Krishna Kumar Goyal (1932/1933 – 21 April 2013) was an Indian politician from Kota, Rajasthan and a leader of the Bharatiya Janata Party.

In 1962 he was elected to the Rajasthan Assembly from Kota Constituency as a Bharatiya Jana Sangh Candidate. Again, in 1967, he was re-elected to the Rajasthan Assembly from Kota Constituency as a Bharatiya Jana Sangh Candidate. During the emergency period, he was in Jail for a period of 19 months. In 1977 he was elected to the 6th Lok Sabha from Kota constituency in Rajasthan state as a Janata Party candidate.
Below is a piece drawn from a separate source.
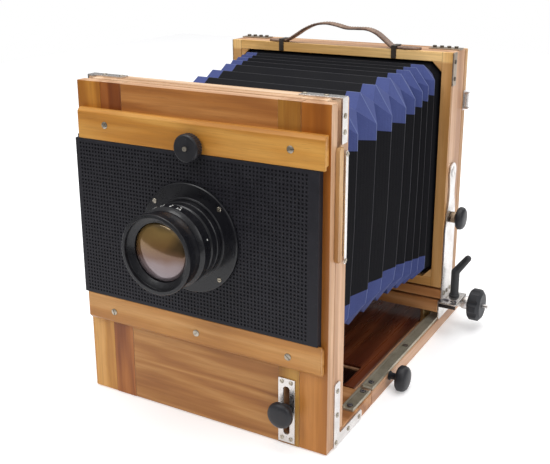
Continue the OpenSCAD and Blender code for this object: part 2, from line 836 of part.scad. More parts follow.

He was the minister of Commerce, Civil Supplies, and Cooperation in the union cabinet headed by Morarji Desai from 1977 to 1980. Again, in 1980, he was elected to the 7th Lok Sabha from Kota (Rajasthan) and was a member of the various Committees in the parliament during 1980–1984. In 1989, he was elected to the Rajasthan Assembly from Bundi Constituency. During 1989 - 1992, he served as Industry Minister in Rajasthan Government headed by Bhairon Singh Shekhawat. From, 1993 - 1995, he was the Chairman of the Finance Commission of Rajasthan.

At the age of 80 years, he died on 21 April 2013.